Lionel screamed—“Ah!”—and I jumped. Martha shrieked, turned to him. “Ah!” he said again, but he was laughing and laughing, pounding the table. They had used strips of bacon and two strawberries to build a smile and eyes on Lionel’s pancakes, and he was lifting the features up one by one, de-facing the pancake man. “Ah! My face!”
“Come on, honey,” said Martha, halfhearted, tender. “Be good…”
Lionel ate at last and, having eaten, fell promptly asleep in the car, smudges of maple syrup on both his cheeks. I drove us back to Martha’s car and unbuckled the boy, lifting him up carefully so as not to wake him. Sometimes it’s possible, just barely possible, to imagine a version of this world different from the existing one, a world in which there is true justice, heroic honesty, a clear perception possessed by each individual about how to treat all the others. Sometimes I swear I could see it, glittering in the pavement, glowing between the words in a stranger’s sentence, a green, impossible vision—the world as it was meant to be, like a mist around the world as it is.
The real world was a trap, though, and I couldn’t escape it. I knew this, and because I knew this I knew where Jackdaw was. I had worked it out. Not on purpose, but that’s how it happens a lot of times—my mind does the work while I’m busy with something else.
I’d always known I would crack it, because I always do, and I had.
“Jimmy?”
I don’t know where the nickname came from. Lionel’s face had appeared at the driver’s-side window, a
nd he was looking right in at me, concerned, peering at my face as if through aquarium glass. “Are you okay?”
I guess maybe I had been moaning or something. I don’t know what all I was doing, but I was doing something. But he said it, like, three more times, instead of good-bye, suddenly racked with anxiety: “Are you okay? Are you okay? Are you okay?”
21.
The rain had started. Fat dark drops, relentless out of a dark sky. I watched it come down from the balcony of the room.
It would have been nice to be able to say Sorry, boss, no idea. I can’t crack it. Move me on, I guess, or make good on your threat and send a van to pack me up and haul my ass back home to Bell’s.
But I knew. Goddamn me, I did.
The photograph was locked away with the rest of the file, but I could see it clear as looking at it: the delicate face, bemused expression, grief-stricken, scared. Oh, Jackdaw; oh, son; oh, poor lonely boy.
The rain was rushing down outside. Making up for all its timidity and teasing over the last few days. Coming down in sheets, in crashing torrents, pounding down onto the parking lot outside. Thunder rippled in a distant corner of the sky.

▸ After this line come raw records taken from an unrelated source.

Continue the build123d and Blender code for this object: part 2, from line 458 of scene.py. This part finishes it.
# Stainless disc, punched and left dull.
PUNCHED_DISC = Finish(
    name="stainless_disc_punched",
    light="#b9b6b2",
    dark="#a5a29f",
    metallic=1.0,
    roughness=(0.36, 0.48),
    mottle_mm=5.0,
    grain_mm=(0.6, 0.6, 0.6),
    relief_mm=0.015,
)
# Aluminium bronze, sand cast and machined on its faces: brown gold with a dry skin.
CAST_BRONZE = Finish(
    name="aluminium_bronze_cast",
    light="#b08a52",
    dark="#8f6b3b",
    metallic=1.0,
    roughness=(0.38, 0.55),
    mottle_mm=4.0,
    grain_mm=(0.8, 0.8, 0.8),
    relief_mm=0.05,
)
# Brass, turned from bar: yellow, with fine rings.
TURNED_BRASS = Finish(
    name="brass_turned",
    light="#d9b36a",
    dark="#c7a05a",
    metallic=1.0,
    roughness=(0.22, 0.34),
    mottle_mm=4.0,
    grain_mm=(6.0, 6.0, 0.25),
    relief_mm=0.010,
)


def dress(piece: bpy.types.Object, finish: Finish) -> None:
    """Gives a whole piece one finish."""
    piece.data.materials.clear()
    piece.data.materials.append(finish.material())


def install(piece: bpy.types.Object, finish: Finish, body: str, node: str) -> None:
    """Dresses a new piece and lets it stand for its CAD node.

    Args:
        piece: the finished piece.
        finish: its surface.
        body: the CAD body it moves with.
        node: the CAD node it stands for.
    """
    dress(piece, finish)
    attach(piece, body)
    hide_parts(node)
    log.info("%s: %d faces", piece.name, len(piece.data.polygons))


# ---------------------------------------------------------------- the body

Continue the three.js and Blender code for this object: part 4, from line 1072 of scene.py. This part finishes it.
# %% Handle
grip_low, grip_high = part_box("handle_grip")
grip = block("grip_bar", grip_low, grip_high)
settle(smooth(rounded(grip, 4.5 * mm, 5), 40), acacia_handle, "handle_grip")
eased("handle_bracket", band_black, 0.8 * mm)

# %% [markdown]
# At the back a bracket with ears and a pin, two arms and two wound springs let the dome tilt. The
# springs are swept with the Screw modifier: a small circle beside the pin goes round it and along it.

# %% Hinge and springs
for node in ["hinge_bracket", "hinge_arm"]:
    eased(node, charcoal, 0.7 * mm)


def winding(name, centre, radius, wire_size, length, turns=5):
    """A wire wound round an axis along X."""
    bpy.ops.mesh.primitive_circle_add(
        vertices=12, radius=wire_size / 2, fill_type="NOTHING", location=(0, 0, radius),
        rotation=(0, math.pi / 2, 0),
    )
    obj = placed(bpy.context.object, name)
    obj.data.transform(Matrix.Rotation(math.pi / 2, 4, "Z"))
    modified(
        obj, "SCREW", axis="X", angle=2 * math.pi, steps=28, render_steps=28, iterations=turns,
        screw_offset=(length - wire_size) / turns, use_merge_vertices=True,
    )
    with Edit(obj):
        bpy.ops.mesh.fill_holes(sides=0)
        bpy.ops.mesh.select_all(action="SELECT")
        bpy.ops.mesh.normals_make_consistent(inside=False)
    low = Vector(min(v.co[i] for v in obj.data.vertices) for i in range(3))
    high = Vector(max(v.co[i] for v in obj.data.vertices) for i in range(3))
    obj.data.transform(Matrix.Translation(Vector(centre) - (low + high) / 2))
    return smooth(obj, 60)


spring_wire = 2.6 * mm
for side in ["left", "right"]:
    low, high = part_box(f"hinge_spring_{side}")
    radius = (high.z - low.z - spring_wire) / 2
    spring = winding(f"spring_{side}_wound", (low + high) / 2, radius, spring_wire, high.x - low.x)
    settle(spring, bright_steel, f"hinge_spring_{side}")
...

I took out my cell phone and took off Jim Dirkson’s glasses and folded them arm over arm and put them away, then I settled on the edge of the bed, holding my phone between my hands. One phone call.

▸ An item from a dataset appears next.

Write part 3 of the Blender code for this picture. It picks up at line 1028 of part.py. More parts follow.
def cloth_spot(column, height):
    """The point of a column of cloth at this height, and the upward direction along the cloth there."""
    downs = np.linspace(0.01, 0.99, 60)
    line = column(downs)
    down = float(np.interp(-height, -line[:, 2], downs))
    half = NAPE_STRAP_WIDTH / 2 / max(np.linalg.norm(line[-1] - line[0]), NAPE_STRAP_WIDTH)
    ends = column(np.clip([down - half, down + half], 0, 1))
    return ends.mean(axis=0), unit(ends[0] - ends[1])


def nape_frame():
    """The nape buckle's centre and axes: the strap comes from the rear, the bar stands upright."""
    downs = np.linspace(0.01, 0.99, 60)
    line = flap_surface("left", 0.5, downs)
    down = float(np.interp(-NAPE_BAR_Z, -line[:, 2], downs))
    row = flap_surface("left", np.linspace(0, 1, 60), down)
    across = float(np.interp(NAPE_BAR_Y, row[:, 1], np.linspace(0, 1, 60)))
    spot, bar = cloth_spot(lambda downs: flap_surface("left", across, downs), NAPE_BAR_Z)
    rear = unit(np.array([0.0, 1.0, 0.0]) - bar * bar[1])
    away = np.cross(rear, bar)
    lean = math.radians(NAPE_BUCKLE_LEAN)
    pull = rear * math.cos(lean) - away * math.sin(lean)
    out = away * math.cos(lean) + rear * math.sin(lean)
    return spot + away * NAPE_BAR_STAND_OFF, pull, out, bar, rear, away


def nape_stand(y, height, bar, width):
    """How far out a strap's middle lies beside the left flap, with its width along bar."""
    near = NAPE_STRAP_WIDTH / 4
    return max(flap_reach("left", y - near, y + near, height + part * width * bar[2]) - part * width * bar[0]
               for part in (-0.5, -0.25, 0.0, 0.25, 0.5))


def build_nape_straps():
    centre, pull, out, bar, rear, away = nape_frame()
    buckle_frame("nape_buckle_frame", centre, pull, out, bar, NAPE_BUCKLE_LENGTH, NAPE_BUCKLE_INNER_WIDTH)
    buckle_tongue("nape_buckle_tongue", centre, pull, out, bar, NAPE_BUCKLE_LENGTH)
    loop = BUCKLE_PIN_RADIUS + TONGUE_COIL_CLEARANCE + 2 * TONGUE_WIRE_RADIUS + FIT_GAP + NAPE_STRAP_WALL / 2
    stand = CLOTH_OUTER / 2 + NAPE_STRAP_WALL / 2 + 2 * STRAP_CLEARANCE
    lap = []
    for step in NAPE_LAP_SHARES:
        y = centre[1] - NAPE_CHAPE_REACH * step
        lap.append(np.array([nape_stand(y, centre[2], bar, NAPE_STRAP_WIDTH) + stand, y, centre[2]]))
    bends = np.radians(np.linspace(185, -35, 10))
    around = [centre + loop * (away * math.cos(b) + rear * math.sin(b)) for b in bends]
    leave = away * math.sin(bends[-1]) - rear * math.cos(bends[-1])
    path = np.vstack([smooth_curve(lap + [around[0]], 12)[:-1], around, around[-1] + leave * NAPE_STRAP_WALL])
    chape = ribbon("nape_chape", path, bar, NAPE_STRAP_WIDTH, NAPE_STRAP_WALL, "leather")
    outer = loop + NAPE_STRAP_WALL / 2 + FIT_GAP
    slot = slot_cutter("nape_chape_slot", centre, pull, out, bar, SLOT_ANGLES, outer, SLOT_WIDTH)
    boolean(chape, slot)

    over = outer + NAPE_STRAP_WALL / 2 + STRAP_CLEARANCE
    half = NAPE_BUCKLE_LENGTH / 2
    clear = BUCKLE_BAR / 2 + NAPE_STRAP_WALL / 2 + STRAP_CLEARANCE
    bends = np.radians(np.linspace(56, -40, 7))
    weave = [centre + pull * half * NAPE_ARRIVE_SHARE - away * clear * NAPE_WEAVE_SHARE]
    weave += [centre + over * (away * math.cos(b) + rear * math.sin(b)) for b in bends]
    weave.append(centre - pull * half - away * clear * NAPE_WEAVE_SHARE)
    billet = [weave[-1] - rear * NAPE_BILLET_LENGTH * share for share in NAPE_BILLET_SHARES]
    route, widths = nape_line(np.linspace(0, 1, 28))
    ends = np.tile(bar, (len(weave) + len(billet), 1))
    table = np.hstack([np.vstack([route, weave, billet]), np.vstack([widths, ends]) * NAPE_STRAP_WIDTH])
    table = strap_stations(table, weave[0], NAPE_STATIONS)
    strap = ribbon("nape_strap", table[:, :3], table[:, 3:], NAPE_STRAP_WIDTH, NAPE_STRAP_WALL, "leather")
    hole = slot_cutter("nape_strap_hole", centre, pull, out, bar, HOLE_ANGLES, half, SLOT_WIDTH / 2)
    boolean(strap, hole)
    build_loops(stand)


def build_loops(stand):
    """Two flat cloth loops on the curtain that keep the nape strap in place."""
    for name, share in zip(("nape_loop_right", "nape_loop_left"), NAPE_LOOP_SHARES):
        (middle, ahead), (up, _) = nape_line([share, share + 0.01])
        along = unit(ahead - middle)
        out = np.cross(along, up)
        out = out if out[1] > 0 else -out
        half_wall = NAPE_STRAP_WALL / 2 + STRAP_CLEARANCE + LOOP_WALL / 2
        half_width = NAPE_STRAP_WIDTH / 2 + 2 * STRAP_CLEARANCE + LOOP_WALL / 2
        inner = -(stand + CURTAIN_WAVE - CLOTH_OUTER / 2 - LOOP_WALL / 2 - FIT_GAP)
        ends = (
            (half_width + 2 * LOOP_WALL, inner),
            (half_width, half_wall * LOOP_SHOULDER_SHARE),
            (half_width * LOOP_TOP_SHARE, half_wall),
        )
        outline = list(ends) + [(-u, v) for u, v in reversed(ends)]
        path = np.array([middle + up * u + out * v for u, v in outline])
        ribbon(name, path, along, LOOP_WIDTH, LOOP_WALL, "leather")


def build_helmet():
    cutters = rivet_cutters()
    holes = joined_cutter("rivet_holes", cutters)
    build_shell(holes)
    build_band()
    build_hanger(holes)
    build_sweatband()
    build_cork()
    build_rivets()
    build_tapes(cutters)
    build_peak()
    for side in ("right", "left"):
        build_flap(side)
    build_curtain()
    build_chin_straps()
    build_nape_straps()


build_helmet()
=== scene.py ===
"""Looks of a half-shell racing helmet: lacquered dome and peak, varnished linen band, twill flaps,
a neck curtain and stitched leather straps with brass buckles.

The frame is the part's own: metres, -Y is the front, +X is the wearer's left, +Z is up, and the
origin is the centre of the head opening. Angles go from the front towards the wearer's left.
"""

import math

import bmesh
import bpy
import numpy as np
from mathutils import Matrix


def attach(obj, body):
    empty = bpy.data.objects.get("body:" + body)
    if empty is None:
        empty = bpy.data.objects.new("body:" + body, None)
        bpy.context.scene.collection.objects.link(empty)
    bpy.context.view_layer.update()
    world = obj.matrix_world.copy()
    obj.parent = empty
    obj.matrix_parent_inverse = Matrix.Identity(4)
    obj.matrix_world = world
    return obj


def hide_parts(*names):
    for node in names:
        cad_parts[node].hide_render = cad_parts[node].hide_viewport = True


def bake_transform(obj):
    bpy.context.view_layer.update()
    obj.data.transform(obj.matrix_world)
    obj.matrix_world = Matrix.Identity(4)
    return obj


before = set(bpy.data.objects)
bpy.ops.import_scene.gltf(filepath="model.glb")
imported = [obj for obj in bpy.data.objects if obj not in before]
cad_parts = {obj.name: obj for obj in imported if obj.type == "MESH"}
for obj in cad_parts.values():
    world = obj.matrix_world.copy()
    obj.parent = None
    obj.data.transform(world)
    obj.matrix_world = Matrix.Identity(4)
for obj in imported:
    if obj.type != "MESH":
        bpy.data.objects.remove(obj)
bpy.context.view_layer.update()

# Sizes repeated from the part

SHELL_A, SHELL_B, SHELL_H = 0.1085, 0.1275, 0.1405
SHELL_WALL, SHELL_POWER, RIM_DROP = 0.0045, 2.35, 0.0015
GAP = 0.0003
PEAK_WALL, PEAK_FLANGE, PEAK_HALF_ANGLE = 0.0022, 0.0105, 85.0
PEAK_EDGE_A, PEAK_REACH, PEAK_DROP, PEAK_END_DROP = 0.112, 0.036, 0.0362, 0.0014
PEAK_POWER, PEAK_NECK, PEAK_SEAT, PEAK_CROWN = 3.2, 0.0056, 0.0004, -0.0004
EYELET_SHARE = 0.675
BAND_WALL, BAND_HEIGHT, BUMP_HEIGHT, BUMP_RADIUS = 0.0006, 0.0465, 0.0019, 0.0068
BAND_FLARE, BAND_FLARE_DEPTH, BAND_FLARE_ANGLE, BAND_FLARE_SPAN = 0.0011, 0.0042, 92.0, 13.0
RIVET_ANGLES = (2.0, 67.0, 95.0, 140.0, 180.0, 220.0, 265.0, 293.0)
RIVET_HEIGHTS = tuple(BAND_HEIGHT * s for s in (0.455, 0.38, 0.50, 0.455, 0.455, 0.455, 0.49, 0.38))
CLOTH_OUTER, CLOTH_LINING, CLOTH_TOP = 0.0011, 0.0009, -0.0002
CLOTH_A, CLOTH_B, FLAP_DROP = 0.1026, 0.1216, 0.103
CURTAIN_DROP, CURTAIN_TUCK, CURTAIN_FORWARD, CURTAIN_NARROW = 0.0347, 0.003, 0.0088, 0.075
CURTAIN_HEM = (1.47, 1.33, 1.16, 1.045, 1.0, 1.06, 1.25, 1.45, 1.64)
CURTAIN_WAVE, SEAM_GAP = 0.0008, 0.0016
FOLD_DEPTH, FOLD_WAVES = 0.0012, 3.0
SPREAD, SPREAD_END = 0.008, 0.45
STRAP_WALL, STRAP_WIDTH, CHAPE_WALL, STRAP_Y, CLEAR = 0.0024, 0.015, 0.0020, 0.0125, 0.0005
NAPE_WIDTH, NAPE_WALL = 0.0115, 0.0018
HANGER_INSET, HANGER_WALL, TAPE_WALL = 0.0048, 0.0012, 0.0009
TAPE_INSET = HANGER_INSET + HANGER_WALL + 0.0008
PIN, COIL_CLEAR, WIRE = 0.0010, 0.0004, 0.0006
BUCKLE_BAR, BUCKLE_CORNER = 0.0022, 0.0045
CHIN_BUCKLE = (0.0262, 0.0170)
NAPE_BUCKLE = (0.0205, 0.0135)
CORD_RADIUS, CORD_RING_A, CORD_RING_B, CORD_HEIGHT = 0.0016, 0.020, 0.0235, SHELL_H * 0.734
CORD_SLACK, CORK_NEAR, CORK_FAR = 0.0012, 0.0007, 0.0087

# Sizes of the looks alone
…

The rain was a wall of gray.
This case had been building up in me, pushing against the barricades like rushing water, not only the case but the town, the girl, the memories, all these red-and-black memories, crashing in and pushing in on me since I got here, too. And why were these visions returning now, my old story flashing back to life, coming down out of the gray Indiana sky? Why now? Why—
I told myself I didn’t know, but I did; I had some inkling. I had some idea.
And now all of it would be over. One call to Maryland. Just make the fucking call.